● **Requirements**
Each line from the start of the data below through the one containing "LCD_FRONT = 4.3 * MM" must be reproduced exactly.

------------------------------------------------------------

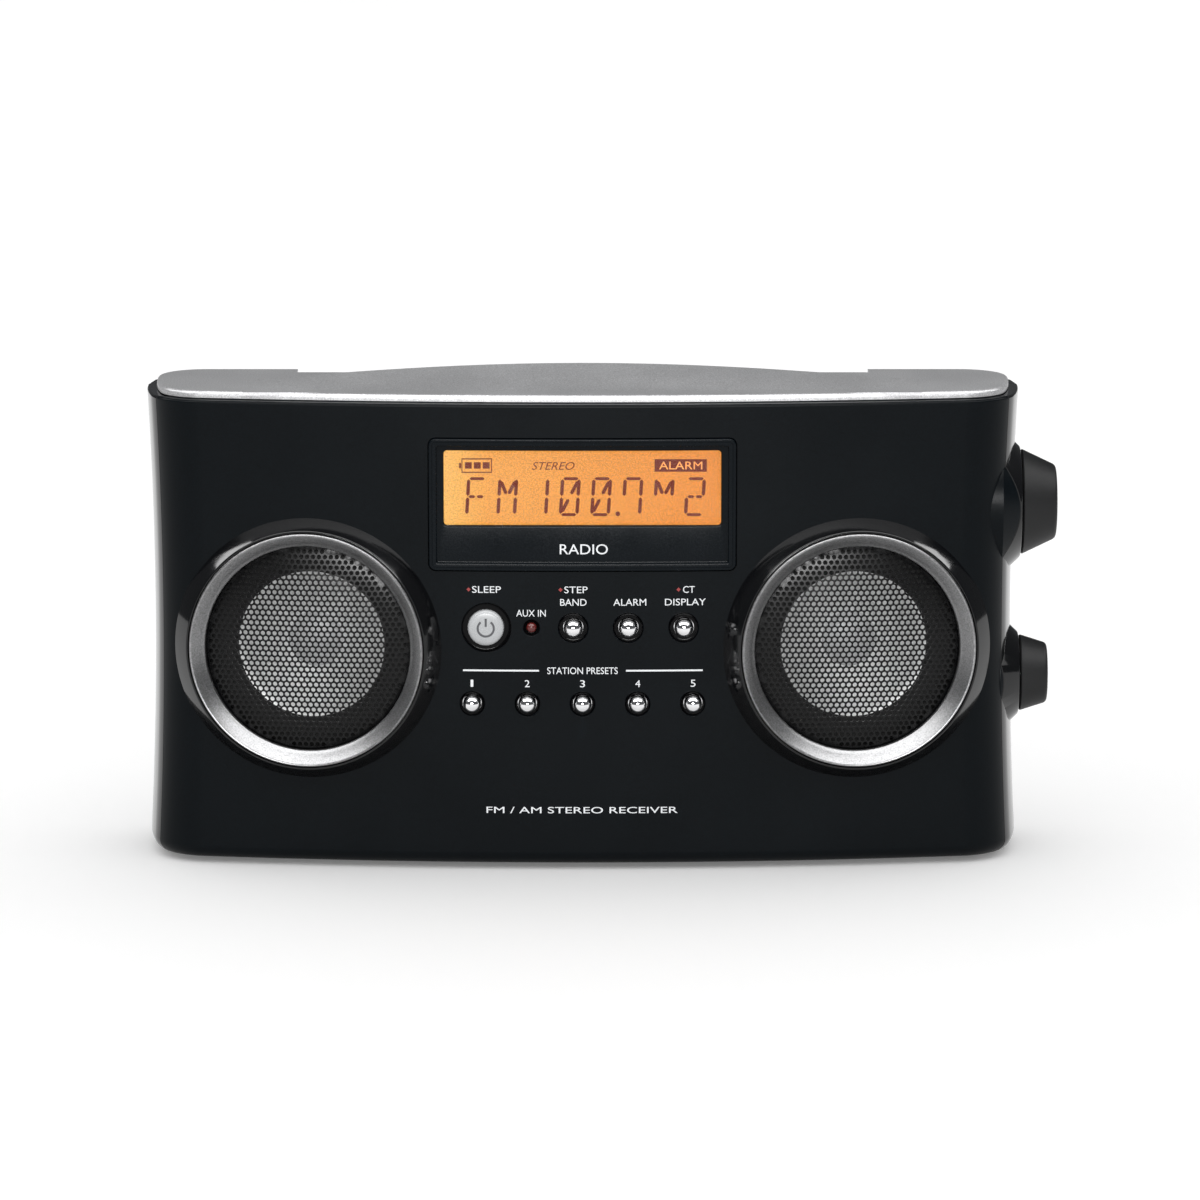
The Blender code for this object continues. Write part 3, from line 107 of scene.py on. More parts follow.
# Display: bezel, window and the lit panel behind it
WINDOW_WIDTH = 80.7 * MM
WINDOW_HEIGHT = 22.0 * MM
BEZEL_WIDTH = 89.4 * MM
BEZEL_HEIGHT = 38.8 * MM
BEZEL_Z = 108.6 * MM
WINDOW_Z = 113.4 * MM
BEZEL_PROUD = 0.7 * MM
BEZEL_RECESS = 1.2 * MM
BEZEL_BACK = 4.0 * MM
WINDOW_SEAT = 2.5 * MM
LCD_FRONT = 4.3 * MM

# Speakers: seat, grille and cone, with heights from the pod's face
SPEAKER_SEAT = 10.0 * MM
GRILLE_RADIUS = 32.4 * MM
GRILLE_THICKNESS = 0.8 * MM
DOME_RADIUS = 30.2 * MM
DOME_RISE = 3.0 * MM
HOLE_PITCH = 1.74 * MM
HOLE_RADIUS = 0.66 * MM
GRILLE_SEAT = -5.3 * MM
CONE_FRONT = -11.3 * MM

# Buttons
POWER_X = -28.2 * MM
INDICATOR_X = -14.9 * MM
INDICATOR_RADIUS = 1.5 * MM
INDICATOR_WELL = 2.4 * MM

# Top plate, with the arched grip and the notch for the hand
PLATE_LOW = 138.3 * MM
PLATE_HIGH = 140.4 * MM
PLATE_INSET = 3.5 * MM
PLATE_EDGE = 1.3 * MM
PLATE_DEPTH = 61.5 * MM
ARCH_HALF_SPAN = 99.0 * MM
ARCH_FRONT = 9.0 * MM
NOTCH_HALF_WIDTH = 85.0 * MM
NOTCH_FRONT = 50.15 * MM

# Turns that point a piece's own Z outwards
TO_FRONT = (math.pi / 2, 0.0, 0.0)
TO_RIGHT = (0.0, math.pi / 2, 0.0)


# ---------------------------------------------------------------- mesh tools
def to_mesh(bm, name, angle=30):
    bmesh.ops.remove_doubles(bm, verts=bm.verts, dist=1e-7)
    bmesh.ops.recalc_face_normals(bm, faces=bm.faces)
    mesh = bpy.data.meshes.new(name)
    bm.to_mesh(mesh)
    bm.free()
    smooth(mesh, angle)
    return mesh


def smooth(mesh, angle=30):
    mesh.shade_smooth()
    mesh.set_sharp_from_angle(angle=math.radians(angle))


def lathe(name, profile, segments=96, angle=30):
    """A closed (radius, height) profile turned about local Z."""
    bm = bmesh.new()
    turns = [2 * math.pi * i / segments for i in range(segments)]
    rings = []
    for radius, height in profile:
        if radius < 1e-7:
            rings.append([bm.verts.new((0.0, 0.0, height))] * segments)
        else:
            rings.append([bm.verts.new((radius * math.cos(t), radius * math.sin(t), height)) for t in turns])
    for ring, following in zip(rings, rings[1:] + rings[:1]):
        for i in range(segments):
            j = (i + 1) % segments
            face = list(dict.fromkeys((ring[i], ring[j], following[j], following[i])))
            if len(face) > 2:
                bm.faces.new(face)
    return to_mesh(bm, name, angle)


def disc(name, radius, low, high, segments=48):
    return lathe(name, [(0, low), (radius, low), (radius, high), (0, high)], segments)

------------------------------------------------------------

● **Task result**
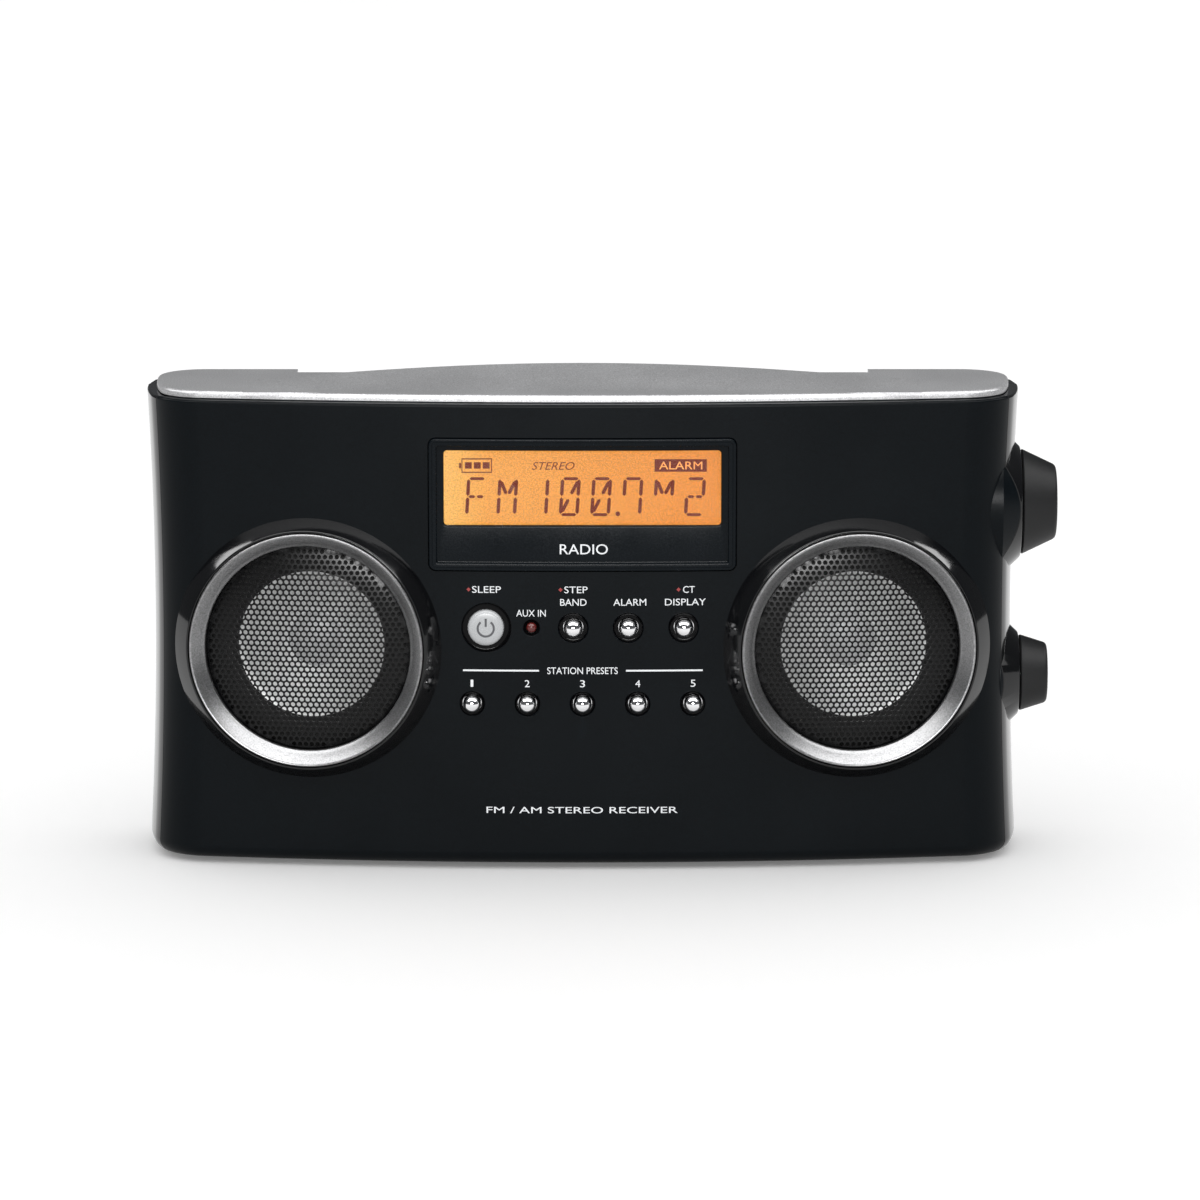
The Blender code for this object continues. Write part 3, from line 107 of scene.py on. More parts follow.
# Display: bezel, window and the lit panel behind it
WINDOW_WIDTH = 80.7 * MM
WINDOW_HEIGHT = 22.0 * MM
BEZEL_WIDTH = 89.4 * MM
BEZEL_HEIGHT = 38.8 * MM
BEZEL_Z = 108.6 * MM
WINDOW_Z = 113.4 * MM
BEZEL_PROUD = 0.7 * MM
BEZEL_RECESS = 1.2 * MM
BEZEL_BACK = 4.0 * MM
WINDOW_SEAT = 2.5 * MM
LCD_FRONT = 4.3 * MM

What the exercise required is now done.